Once I was fired from my job in Raleigh in 2004 and was in the height of mania, I had an unusual reaction. All I wanted to do was paint. It wasn’t merely a therapeutic exercise or escape, it was a visceral need to purge what was crying to get out. I think I completed something like twelve paintings in two weeks. They weren’t depressing wallow-filled paintings but lively, colorful ones, almost happy looking. But when you looked a bit closer, what seemed lively was chaotic and frenzied.
There was desperation in the brushwork, a cry for help in the brashness of the hues that I never noticed until years later. While I thought painting was my “happy place” it turns out that is was my attempt to purge my turmoil, to release the valve on the pressure cooker inside me.
When I was the most manic I painted A LOT. Well, they do say the most inspired artists are the crazy ones, right? There has to be some scientific backing to this in the study of the brain. Something about neural pathways and synapse firing or something? I don’t know. I guess I understand this at least on an intuitive level. I’ve had a foot in both worlds. And there is a real danger here, especially as an artist.
After I hit the wall on that cold night in 2006 I began to slowly claw my way back into reality. I found a doctor that I didn’t like. She was a little too Tough Love for my taste but I knew she would pull me out of my emotional gutter. Plus, I needed the kick in the ass she gave me. After months of experimentation we arrived at a drug cocktail that kept me more or less stable.
Later on when I had lost my creative spark I never knew whether it was the drugs themselves weighing me down or if it was only “crazy me” that was the artist. Either way, it was same result. I could only make good art when I was manic. And on top of that, being manic was fun, until it wasn’t. But all that creative energy, the ideas and colors and motion and urgency are the siren’s call of drug-ditching. Have you ever wondered why a perfectly well-off, highly-functioning individual with bipolar disorder would suddenly go off their meds? Well, I can only speak for myself when I tell you… it feels good. Drugs suck. Drugs really, really suck when you are an artist.

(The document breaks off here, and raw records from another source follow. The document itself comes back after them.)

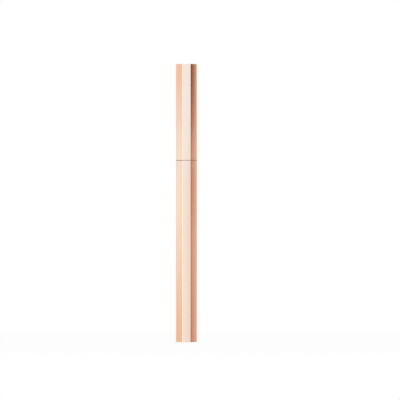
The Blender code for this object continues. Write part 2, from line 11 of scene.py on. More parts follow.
import bmesh
import bpy
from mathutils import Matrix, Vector


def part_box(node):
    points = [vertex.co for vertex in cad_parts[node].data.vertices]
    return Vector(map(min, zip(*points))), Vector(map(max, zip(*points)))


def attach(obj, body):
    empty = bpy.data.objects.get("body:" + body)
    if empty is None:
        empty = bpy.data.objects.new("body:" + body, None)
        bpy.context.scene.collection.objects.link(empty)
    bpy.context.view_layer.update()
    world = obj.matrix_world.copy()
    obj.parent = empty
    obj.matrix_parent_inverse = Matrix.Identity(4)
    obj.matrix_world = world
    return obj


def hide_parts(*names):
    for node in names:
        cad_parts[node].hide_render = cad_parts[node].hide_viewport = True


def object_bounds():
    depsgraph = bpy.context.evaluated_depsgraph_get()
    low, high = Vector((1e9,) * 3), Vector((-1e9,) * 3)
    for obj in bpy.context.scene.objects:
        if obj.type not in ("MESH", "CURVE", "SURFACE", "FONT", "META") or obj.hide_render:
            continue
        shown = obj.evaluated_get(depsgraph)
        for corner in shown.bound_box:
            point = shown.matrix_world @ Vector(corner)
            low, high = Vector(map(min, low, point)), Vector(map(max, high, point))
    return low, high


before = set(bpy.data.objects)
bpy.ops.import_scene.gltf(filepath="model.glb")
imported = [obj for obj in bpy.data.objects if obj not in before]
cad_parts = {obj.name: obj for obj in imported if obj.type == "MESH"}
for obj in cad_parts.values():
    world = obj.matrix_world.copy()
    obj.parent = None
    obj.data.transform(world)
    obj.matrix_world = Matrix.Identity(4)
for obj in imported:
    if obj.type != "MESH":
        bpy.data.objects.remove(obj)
cad_low, cad_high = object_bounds()

# The photograph's frame, in its pixels
PHOTO_SIDE = 400
PEN_MIDDLE_X = 186.5
PEN_TOP_Y = 64.0
PEN_BASE_Y = 342.0
CAMERA_DISTANCE = 3.0
SENSOR_MM = 36.0

# Octagonal case
FACETS = 8
CASE_APOTHEM = (cad_high.x - cad_low.x) / 2
CASE_WALL = 0.0006
FACET_CURVE = 0.026
ARRIS_RADIUS = 0.00045
BORE_ARRIS_RADIUS = 0.0002
END_ROUNDING = 0.00014
BARREL_RIM_ROUNDING = 0.00012
CAP_RIM_ROUNDING = 0.0002
SEAM_GAP = 0.00001
SUPPORT = 0.00008
FLAT_STEPS = 14
ARRIS_STEPS = 8
ROUNDING_STEPS = 5
CASE_RINGS = 24

# Marks on the case's points, which tell its finish the flats from the edges, and where it paints highlight
# and shade
EDGE_LAYER = "edge"
# Cut rims and the bore inside them: darkened with painted shade, as in the seam
SHADED_CUT = -1.0
FLAT = 0.0
# Arrises and the barrel's mouth rim: paler with wear and with a painted highlight
WORN_AND_HIGHLIT = 1.0
# Rounding of the closed end: greyed and darkened with painted shade
SHADED_END_RIM = 2.0

# Black front end
TURNED_SEGMENTS = 96
SMALL_ROUNDING = 0.00007
SMALL_STEPS = 4
COLLAR_RADIUS = 0.0035
COLLAR_BORE = 0.0027
SPIGOT_RADIUS = 0.00305
FLANGE_HEIGHT = 0.0008
BEAD_STEP = 0.000075
BEAD_HEIGHT = 0.001
BEAD_STEPS = 12
SECTION_TAIL_RADIUS = 0.0025
SECTION_BORE = 0.0021
SECTION_SEAM = 0.00002
CONE_SETBACK = 0.000125
CONE_TIP_RADIUS = 0.002325
CONE_BEND = 1.2
CONE_STEPS = 24
SHOULDER_HEIGHT = 0.00115
SHOULDER_INSET = 0.0003
SHOULDER_STEPS = 12
MOUTH_RADIUS = 0.001825
HOLDER_NECK = 0.0045
HOLDER_SEAT = 0.0003
HOLDER_NECK_RADIUS = 0.001675
HOLDER_TIP_RADIUS = 0.00135
HOLDER_SWELL = 0.00005
HOLDER_STEPS = 14
HOLDER_COUNTERBORE = 0.0028
COUNTERBORE_RADIUS = 0.00155
BRUSH_BORE = 0.00112

# Brush
BUTT_RADIUS = 0.00097
BUTT_RECESS = 0.0006
BUTT_FLANGE = 0.0011
BUTT_SOCKET = 0.0007
CORE_BORE = 0.0008
FILAMENTS = 720
FILAMENT_SIDES = 4
FILAMENT_RINGS = 9
FILAMENT_PACK = 0.6
FILAMENT_LAP = 0.00015
BRUSH_SEED = 7
POINT_LENGTH = 0.00625
POINT_BEND = 1.95
POINT_BLUNT = 0.03
POINT_STAGGER = 0.2
FILAMENT_SWAY = 0.05
GOLDEN_RATIO = (1 + math.sqrt(5)) / 2

# Inner pieces
FIT = 0.0002
SEAT = 0.0003
PLUG_RIBS = 2
PLUG_RIB = 0.0002
PLUG_RIB_HEIGHT = 0.0008
PLUG_WALL = 0.0008
PLUG_TOP = 0.001
BALL_STEPS = 40
CORE_ROUNDING = 0.0001
COLLECTOR_SPIGOT = 0.003
COLLECTOR_SPIGOT_RADIUS = 0.0015
COMB_CORE_RADIUS = 0.0019
COMB_SEGMENTS = 72
FINS = 21
FIN_THICKNESS = 0.0004
FIN_STEPS = 2
END_DISC = 0.001
INK_SLOT_WIDTH = 0.0003
INK_SLOT_FLOOR = 0.0013
AIR_SLOT_WIDTH = 0.0009
AIR_SLOT_DEPTH = 0.0008
OVERRUN = 0.001
INNER_CAP_WALL = 0.0006
INNER_CAP_TOP = 0.0007
SEAL_LIP_HEIGHT = 0.0008

# Floor
FLOOR_RADIUS = 0.34
FLOOR_CLEAR_RADIUS = 0.12
FLOOR_DROP = 0.00002
FLOOR_SEGMENTS = 64
FLOOR_WHITE = 0.85

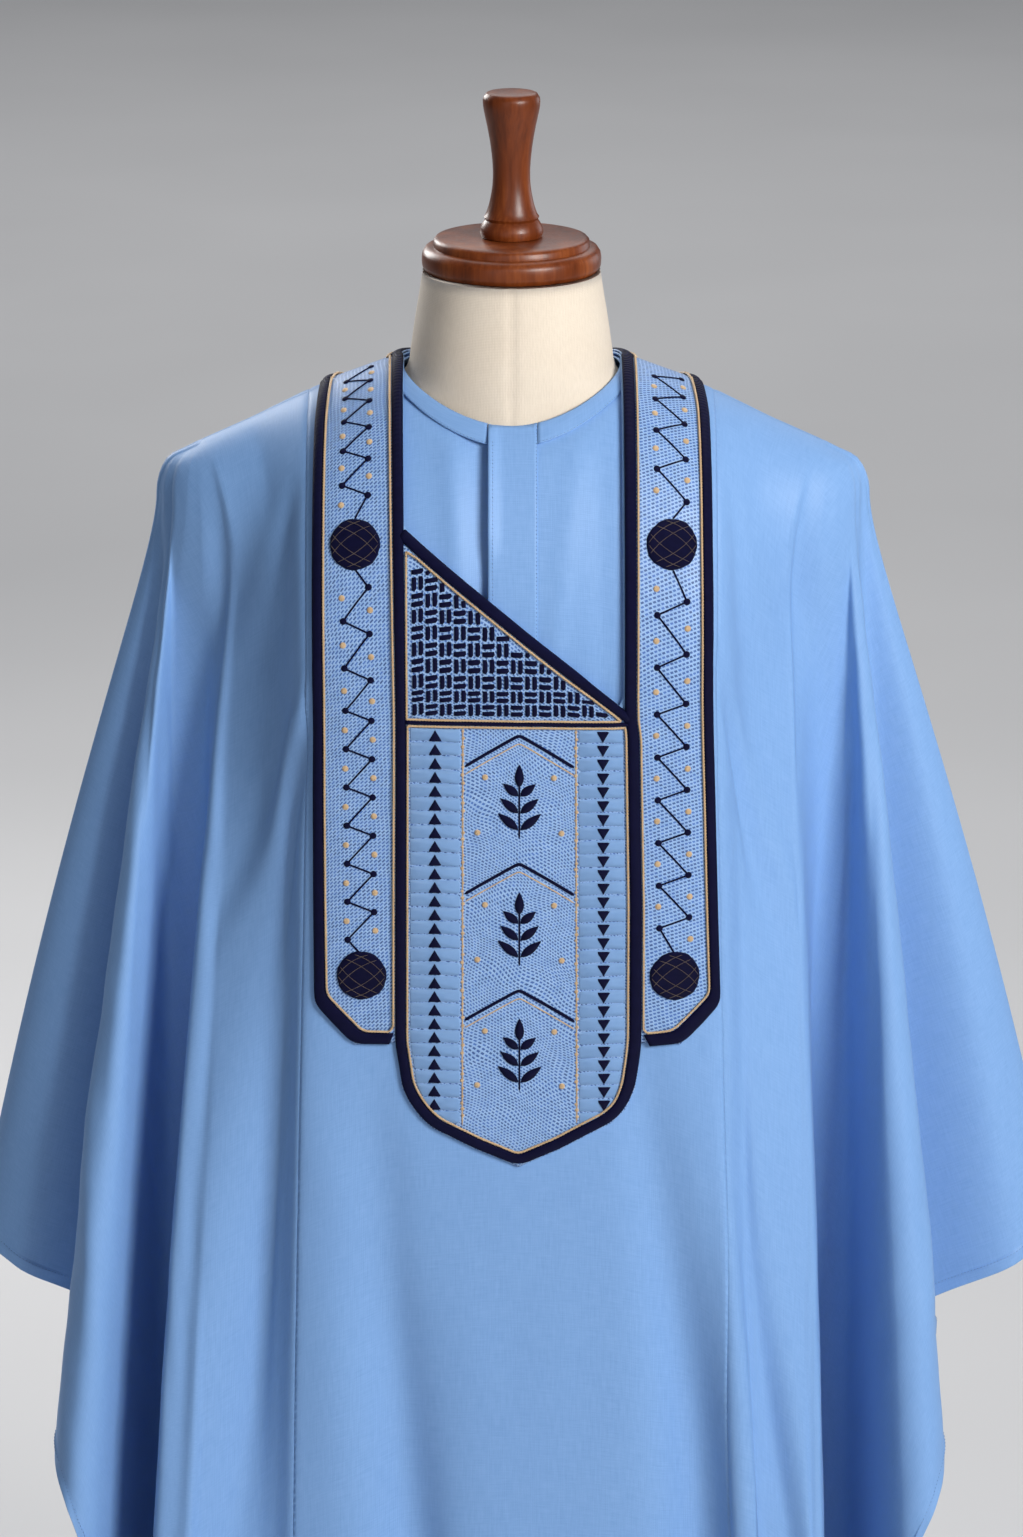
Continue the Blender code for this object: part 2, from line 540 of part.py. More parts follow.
def roundel(row, face, count=16):
    """A low padded disc of thread."""
    turn = np.arange(count) * math.tau / count
    across, down, faces = [row.across], [row.down], []
    for share in (0.5, 1.0):
        radius = row.radius * share
        x, y = on_panel(row.across, row.down, face, radius * np.cos(turn), radius * np.sin(turn))
        across += list(x)
        down += list(y)
    for k in range(count):
        inner, after = 1 + k, 1 + (k + 1) % count
        faces.append((0, inner, after))
        faces.append((inner, inner + count, after + count, after))
    points = panel_point(np.array(across), np.array(down), face, (ROUND[0] + ROUND[1]) / 2)
    return sheet(row.name, points, faces, ROUND[1] - ROUND[0], "navy_thread")


# ---------------------------------------------------------------- pieces of the robe
WING_LEVELS = [
    0.0070, 0.0150, 0.0250, 0.0380, 0.0560, 0.0850, 0.1250, 0.1800, 0.2600, 0.3700, 0.5100, 0.6700, 0.8300, 1.0,
]


def wing(name, quarter, folds):
    """One wing: a short run of shoulder seam, then the fan of folds round the shoulder point."""
    start, step = QUARTERS[quarter]
    face = -1 if quarter.startswith("front") else 1
    side = -1 if quarter.endswith("left") else 1
    top_fold = len(folds) - 1 if face < 0 else len(folds)
    steps = [SEAM_FOLD, 2.5, 3, 3.5]
    apex = len(steps)
    for k in range(SHOULDER_FOLD, top_fold):
        steps += [k, k + 1 / 3, k + 2 / 3]
    steps.append(top_fold)
    places = start + step * np.array(steps, float)
    p, l = np.meshgrid(places, WING_LEVELS, indexing="ij")
    columns, rows = p.shape
    points = cloth_point(p, l)
    points[..., 1] = face * np.maximum(face * points[..., 1], FOLD_GAP)
    top = cloth_point(places[:apex + 1], np.zeros(apex + 1))
    top[:, 1] = face * FOLD_GAP
    for edge in (points[0], top[:1]):
        edge[:, 0] += side * SEAM_GAP * 2.6
    verts = np.concatenate([points.reshape(-1, 3), top])

    def at(column, row):
        return column * rows + row if row >= 0 else columns * rows + min(column, apex)

    faces = []
    for c in range(columns - 1):
        for r in range(-1, rows - 1):
            corners = [at(c, r), at(c, r + 1), at(c + 1, r + 1), at(c + 1, r)]
            faces.append(tuple(dict.fromkeys(corners)))
    return sheet(name, verts, faces, CLOTH, "robe_cloth")


def length_at_depth(across, depth, face):
    """How far down the cloth it has come out from the shoulder line by depth."""
    across, depth = np.atleast_1d(across), np.atleast_1d(depth)
    low, high = np.zeros(across.shape), np.full(across.shape, 0.22)
    for _ in range(18):
        mid = (low + high) / 2
        short = np.abs(panel_point(across, mid, face)[..., 1]) < depth
        low, high = np.where(short, mid, low), np.where(short, high, mid)
    return low


def neck_curve(face, half_width, half_depth, centre, count):
    """Points (across, down) on a panel where it meets an oval tube round the neck."""
    a = math.pi * np.arange(count + 1) / count - math.pi / 2
    x = half_width * np.sin(a)
    depth = face * centre + half_depth * np.cos(a)
    down = np.maximum(length_at_depth(x, depth, face), 0.0006)
    return [(float(u), float(v)) for u, v in zip(x, down)]


def hem_line(columns, face):
    """The hem of a centre panel from left to right."""
    fine = []
    for a, b in zip(columns, columns[1:]):
        fine += [a, (a + b) / 2]
    fine.append(columns[-1])
    return [(u, float(full_length(u, face))) for u in fine]


def centre_panels():
    front = hem_line(FRONT_COLUMNS, -1) + FRONT_PANEL
    bar = straight(TRIANGLE[1], TRIANGLE[2], -1, 6)
    slope = straight(TRIANGLE[3], TRIANGLE[0], -1, 8)
    triangle = bar + slope[:-1] + [TRIANGLE[0]]
    pocket = POCKET[:-1] + bar[::-1][:-1]
    pocket = pocket[1:] + [bar[0]]
    k = front.index((0.0716, 0.2725))
    front[k:k + 2] = straight(front[k], front[k + 1], -1, 8)
    mesh = mesh_of_panel([front, BAND_LEFT, BAND_RIGHT, triangle, pocket], FRONT_COLUMNS, FRONT_ROWS)
    slab("front_centre", mesh, front, -1, WALL, "robe_cloth")
    slab("bib_band_left", mesh, BAND_LEFT, -1, FILL, "bib_thread")
    slab("bib_band_right", mesh, BAND_RIGHT, -1, FILL, "bib_thread")
    slab("bib_triangle", mesh, triangle, -1, FILL, "bib_thread")
    slab("bib_pocket", mesh, pocket, -1, FILL, "bib_thread")
    for row in RIBBONS:
        if row.name == "edge_diagonal":
            row = row._replace(line=straight(row.line[0], row.line[-1], -1, 12))
        ribbon(row, -1)
    for row in ROUNDELS:
        roundel(row, -1)

    inner = neck_curve(1, 0.0740, 0.0800, -0.004, 12)
    outer = neck_curve(1, 0.1272, 0.1180, -0.004, 12)
    back = hem_line(BACK_COLUMNS, 1) + [(0.1370, 0.0004)] + list(reversed(inner)) + [(-0.1370, 0.0004)]
    band = outer + list(reversed(inner))
    mesh = mesh_of_panel([back, band], BACK_COLUMNS, BACK_ROWS)
    slab("back_centre", mesh, back, 1, WALL, "robe_cloth")
    slab("neck_band_back", mesh, band, 1, FILL, "bib_thread")
    inner_line = offset_line(inner, 0.0040)
    outer_line = offset_line(outer, -0.0040)
    for name, line in (("edge_back_inner", inner_line), ("edge_back_outer", outer_line)):
        line[0, 1] = line[-1, 1] = 0.0010
        ribbon(Ribbon(name, 0.0074, [tuple(p) for p in line]), 1)


# ---------------------------------------------------------------- front sewn in behind the opening
INSET_ROWS = [0.04, 0.06, 0.08, 0.10, 0.12, 0.14, 0.16, 0.18, 0.20, 0.22, 0.245, 0.283]
PLACKET_SIDES = (-0.0155, 0.0170)
NECK_CENTRE = -0.004
NECK_HALF_WIDTH = 0.0742
NECK_HALF_DEPTH = 0.0705
NECK_BAND = 0.0105
TUCK = 0.003  # the inset's edge starts this far under its neck band


def diagonal(across):
    """Down to which the opening reaches."""
    return 0.1685 + (across + 0.069) * (0.2725 - 0.1685) / (0.0716 + 0.069)


def inset():
    neck = neck_curve(-1, NECK_HALF_WIDTH + TUCK, NECK_HALF_DEPTH + TUCK, NECK_CENTRE, 24)
    left = [(x, y) for x, y in neck if -0.0735 < x < -0.0030]
    right = [(x, y) for x, y in neck if 0.0030 < x < 0.0735]
    edge = 0.0026
    left = [(-0.0850, left[0][1])] + left + [(-edge, neck[12][1])]
    left += [(-edge, diagonal(-edge) + 0.016), (-0.0850, diagonal(-0.085) + 0.016)]
    right = [(edge, neck[12][1])] + right + [(0.0850, right[-1][1])]
    right += [(0.0850, diagonal(0.085) + 0.016), (edge, diagonal(edge) + 0.016)]
    for name, outline in (("inset_left", left), ("inset_right", right)):
        columns = [-0.066, -0.044, -0.022] if name.endswith("left") else [0.022, 0.044, 0.066]
        mesh = mesh_of_panel([outline], columns, INSET_ROWS)
        slab(name, mesh, outline, -1, INSET, "robe_cloth")
    a, b = PLACKET_SIDES
    top = [(x, y) for x, y in neck_curve(-1, NECK_HALF_WIDTH, NECK_HALF_DEPTH, NECK_CENTRE, 24) if a < x < b]
    outline = [(a, top[0][1] - 0.0008)] + top + [(b, top[-1][1] - 0.0008)]
    outline += [(b, diagonal(b) + 0.012), (a, diagonal(a) + 0.012)]
    mesh = mesh_of_panel([outline], [0.0], INSET_ROWS, clear=0.004)
    slab("placket", mesh, outline, -1, PLACKET, "robe_cloth")


def neck_ring():
    """The narrow neck band of the inset: from the placket round the back of the neck to the placket again."""
    first = math.asin((PLACKET_SIDES[1] + SEAM_GAP * 2) / NECK_HALF_WIDTH)
    last = math.tau - math.asin((SEAM_GAP * 2 - PLACKET_SIDES[0]) / NECK_HALF_WIDTH)
    turn = first + (last - first) * np.arange(41) / 40
    level = (PLACKET[0] + PLACKET[1]) / 2
    lines = []
    for wide in (0.0, NECK_BAND / 2, NECK_BAND):
        x = (NECK_HALF_WIDTH + wide) * np.sin(turn)
        y = NECK_CENTRE - (NECK_HALF_DEPTH + wide) * np.cos(turn)
        line = np.zeros((len(turn), 3))
        for face in (-1, 1):
            at = y < 0 if face < 0 else y >= 0
            line[at] = panel_point(x[at], length_at_depth(x[at], np.abs(y[at]), face), face, level)
        lines.append(line)
    verts = np.concatenate(lines)
    faces = []
    for row in (0, 1):
        for k in range(len(turn) - 1):
            i = row * len(turn) + k
            faces.append((i, i + 1, i + 1 + len(turn), i + len(turn)))
    sheet("inset_neck_band", verts, faces, PLACKET[1] - PLACKET[0], "robe_cloth")


# ---------------------------------------------------------------- dress form and stand
# power 2 is an oval; below 2 the section narrows towards the shoulders.
Section = namedtuple("Section", "height half_width front back power")
FORM = [
    Section(0.7400, 0.1500, 0.1000, 0.1000, 2.20),
    Section(0.7450, 0.1560, 0.1060, 0.1060, 2.20),
    Section(0.8500, 0.1680, 0.1120, 0.1130, 2.20),
    Section(0.9500, 0.1650, 0.1100, 0.1080, 2.20),
    Section(1.0500, 0.1580, 0.1060, 0.0980, 2.20),
    Section(1.2500, 0.1690, 0.1150, 0.1000, 2.20),
    Section(1.3200, 0.1780, 0.1170, 0.1000, 2.10),
    Section(1.3700, 0.1830, 0.1090, 0.0940, 2.00),
    Section(1.4000, 0.1850, 0.0980, 0.0880, 1.90),
    Section(1.4200, 0.1820, 0.0880, 0.0830, 1.80),
    Section(1.4350, 0.1720, 0.0800, 0.0790, 1.65),
    Section(1.4450, 0.1600, 0.0740, 0.0760, 1.55),
    Section(1.4550, 0.1380, 0.0690, 0.0735, 1.50),
    Section(1.4640, 0.1160, 0.0658, 0.0705, 1.50),
    Section(1.4730, 0.0960, 0.0640, 0.0680, 1.60),
    Section(1.4820, 0.0810, 0.0634, 0.0662, 1.80),
    Section(1.4920, 0.0710, 0.0632, 0.0648, 2.00),
    Section(1.5050, 0.0684, 0.0630, 0.0636, 2.00),
    Section(1.5250, 0.0655, 0.0620, 0.0620, 2.00),
    Section(1.5450, 0.0622, 0.0606, 0.0604, 2.00),
    Section(1.5590, 0.0600, 0.0598, 0.0595, 2.00),
]
# Turned profiles as (radius, height), from the top down.
CAP = [
    (0.0, 1.5812), (0.0480, 1.5812), (0.0510, 1.5806), (0.0524, 1.5790), (0.0528, 1.5752), (0.0545, 1.5750),
    (0.0580, 1.5738), (0.0598, 1.5710), (0.0604, 1.5665), (0.0600, 1.5620), (0.0585, 1.5595), (0.0, 1.5595),
]
HANDLE = [
    (0.0, 1.6795), (0.0130, 1.6792), (0.0172, 1.6782), (0.0189, 1.6755), (0.0192, 1.6715), (0.0184, 1.6660),
    (0.0163, 1.6560), (0.0143, 1.6450), (0.0129, 1.6330), (0.0125, 1.6230), (0.0131, 1.6140), (0.0150, 1.6040),
    (0.0172, 1.5972), (0.0186, 1.5950), (0.0178, 1.5930), (0.0190, 1.5915), (0.0209, 1.5880), (0.0212, 1.5840),
    (0.0203, 1.5816), (0.0, 1.5816),
]
BASE = [
    (0.0, 0.0320), (0.0300, 0.0320), (0.0340, 0.0290), (0.0700, 0.0240), (0.1500, 0.0180), (0.1670, 0.0140),
    (0.1700, 0.0100), (0.1700, 0.0020), (0.1680, 0.0), (0.0, 0.0),
]


POLE_RADIUS = 0.015


def form(count=30):
    turn = math.tau * np.arange(count) / count
    rings = []
    for row in FORM:
        depth = np.where(np.sin(turn) < 0, row.front, row.back)
        x = row.half_width * np.sign(np.cos(turn)) * np.abs(np.cos(turn)) ** (2 / row.power)
        y = NECK_CENTRE + depth * np.sign(np.sin(turn)) * np.abs(np.sin(turn)) ** (2 / row.power)
        rings.append(np.stack([x, y, np.full(count, row.height)], axis=1))
    loft("form_torso", rings, "linen")
    turned("neck_cap", CAP, 32, "wood")
    turned("cap_handle", HANDLE, 20, "wood")
    turned("stand_base", BASE, 36, "wood")
    low, high = BASE[0][1] + SEAM_GAP, FORM[0].height - SEAM_GAP
    bpy.ops.mesh.primitive_cylinder_add(vertices=24, radius=POLE_RADIUS, depth=high - low)
    pole = bpy.context.object
    pole.name = pole.data.name = "stand_pole"
    pole.location = (0.0, 0.0, (low + high) / 2)
    for collection in pole.users_collection:
        collection.objects.unlink(pole)
    PARTS.objects.link(pole)
    give_material(pole, "pole_paint")


# ---------------------------------------------------------------- build
MATERIALS = {
    "robe_cloth": ((0.155, 0.330, 0.720), 0.55),
    "bib_thread": ((0.180, 0.350, 0.680), 0.60),
    "navy_thread": ((0.008, 0.010, 0.055), 0.50),
    "linen": ((0.680, 0.560, 0.420), 0.85),
    "wood": ((0.180, 0.048, 0.018), 0.35),
    "pole_paint": ((0.030, 0.022, 0.018), 0.40),
}

for old in list(bpy.data.objects):
    bpy.data.objects.remove(old, do_unlink=True)
PARTS = bpy.data.collections.new("grand_boubou_robe_on_dress_form")
bpy.context.scene.collection.children.link(PARTS)

wing("front_wing_left", "front_left", FRONT_LEFT)
wing("front_wing_right", "front_right", FRONT_RIGHT)
wing("back_wing_left", "back_left", BACK_LEFT)
wing("back_wing_right", "back_right", BACK_RIGHT)
centre_panels()
inset()
neck_ring()
form()
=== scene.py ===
"""Looks of the grand boubou robe on its dress form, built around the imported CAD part.

The robe's surface comes from the same table of fold lines as the solids. On it lie the seams, hems, creases
and the embroidered bib, each thread motif placed in the cut's own coordinates: across from the centre line
and down from the shoulder line, in metres.
"""

import math
from collections import namedtuple

import bpy
import numpy as np
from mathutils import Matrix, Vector
from mathutils.geometry import delaunay_2d_cdt


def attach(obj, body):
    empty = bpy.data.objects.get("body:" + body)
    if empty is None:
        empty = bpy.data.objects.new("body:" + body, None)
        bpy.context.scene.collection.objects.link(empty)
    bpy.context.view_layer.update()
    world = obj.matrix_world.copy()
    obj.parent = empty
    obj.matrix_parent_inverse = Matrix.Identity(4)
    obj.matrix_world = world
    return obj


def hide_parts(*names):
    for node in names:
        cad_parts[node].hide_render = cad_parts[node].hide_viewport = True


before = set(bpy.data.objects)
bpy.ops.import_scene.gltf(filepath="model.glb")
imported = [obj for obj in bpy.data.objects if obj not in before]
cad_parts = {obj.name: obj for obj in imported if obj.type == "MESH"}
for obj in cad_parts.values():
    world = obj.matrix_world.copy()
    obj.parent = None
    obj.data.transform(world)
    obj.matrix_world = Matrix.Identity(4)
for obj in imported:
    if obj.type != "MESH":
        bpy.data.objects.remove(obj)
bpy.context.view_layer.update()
FRONT, BACK = -1, 1  # the two faces of the robe: the front looks along -Y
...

When I look back, for better or worse, those were the most creatively inspired years of my life. I knew I could never go there again and I mourned the loss. A part of me became dormant and I missed it. A piece of my identity was gone (or in regression, like a sneaky cancer) But that cancerous identity had value. It was a living breathing force. Funny, smart, creative. I wanted to be those things again but I knew the cost was too high. So sadly I shelved that part of me. Giving away a piece of myself was painful, and pretty damn hard.